Mid-America Science Museum
- Established: 1979
- Location: 500 Mid America Blvd Hot Springs, Arkansas
- Coordinates: 34°30′53″N 93°06′59″W﻿ / ﻿34.5148°N 93.1163°W
- Type: Science museum
- Website: midamericamuseum.org

= Mid-America Science Museum =

The Mid-America Science Museum is located in Hot Springs, Arkansas. It has more than 100 hands-on traveling and permanent exhibits. Many permanent exhibits were built in the early 1980s.

Several of Rowland Emett's "things" (kinetic sculptures) are at the museum, including The Featherstone-Kite Openwork Basketweave Mark Two Gentleman's Flying Machine, and several that appear in the film Chitty Chitty Bang Bang as inventions of the character Caractacus Potts.

One of the museum's permanent exhibits is the powerful conical Tesla coil, which can produce 1.5 million volts of electricity.

The museum's building was originally completed in 1982 and designed by architects E. Verner Johnson & Associates of Boston and Stuck Frier Lane Scott Beisner of Jonesboro.

==Access==
The museum is built on a wooded park some 6.5 miles west of downtown Hot Springs. It is located on Mid-America Boulevard, off Arkansas Highway 227.

==Renovation==
In November 2011 the museum was awarded a $7.8 million capital grant from the Donald W. Reynolds Foundation for renovation of the building and exhibits. The museum was required to raise a $1.6 million match before receiving the grant. The museum re-opened on March 7, 2015, and contains 75 new exhibits and interactive artworks installed by creators from the Exploratorium's Global Studios team. Many of its original permanent exhibits were refurbished during the renovation process.

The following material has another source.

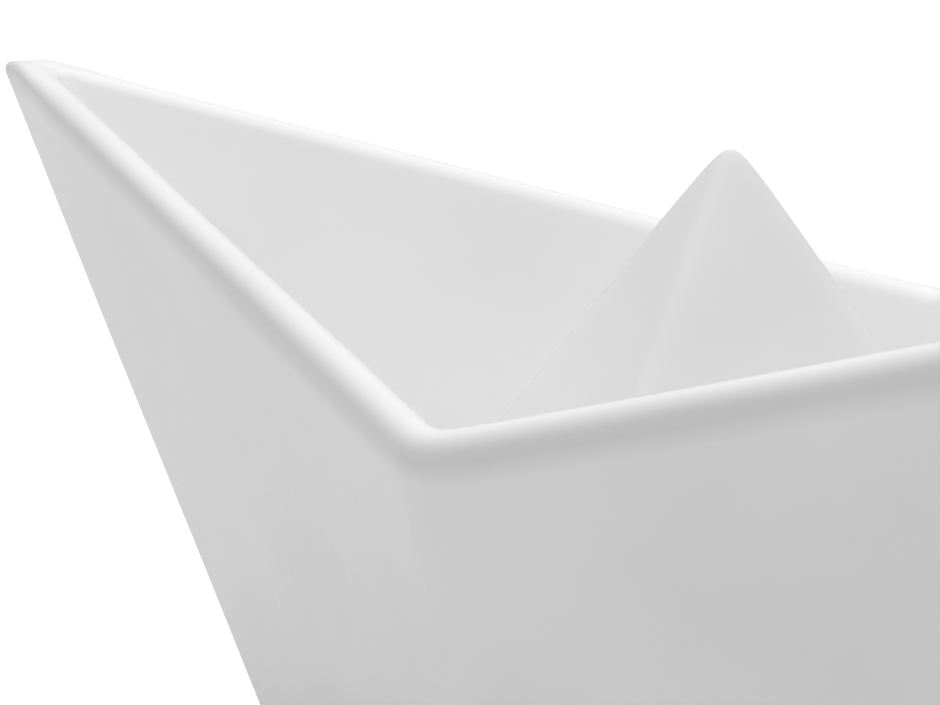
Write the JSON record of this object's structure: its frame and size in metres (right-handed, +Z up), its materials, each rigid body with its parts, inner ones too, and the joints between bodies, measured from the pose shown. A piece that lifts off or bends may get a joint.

A major donation by the Oaklawn Foundation in 2013 allowed the museum to meet its fundraising goal before the deadline set by the Reynolds foundation. This donation provided the state-of-the-art Oaklawn Foundation Digital Digital Dome Theater, the digital software of which was installed by Sky-Skan. Seating up to 50 people, the Digital Dome has surround sound, a 180-degree screen for viewing the night sky, and programming to educate children and adults about the science and history of space exploration.

WDD Architects designed and built the Bob Wheeler Science Sky-walk that connects the museum to the surrounding outdoors. 32-feet high with hands-on exhibits, the structure provides a one-of-a-kind outdoor experience for guests visiting Mid-America Science Museum and was sponsored by the Hot Springs Advertising and Promotions Commission.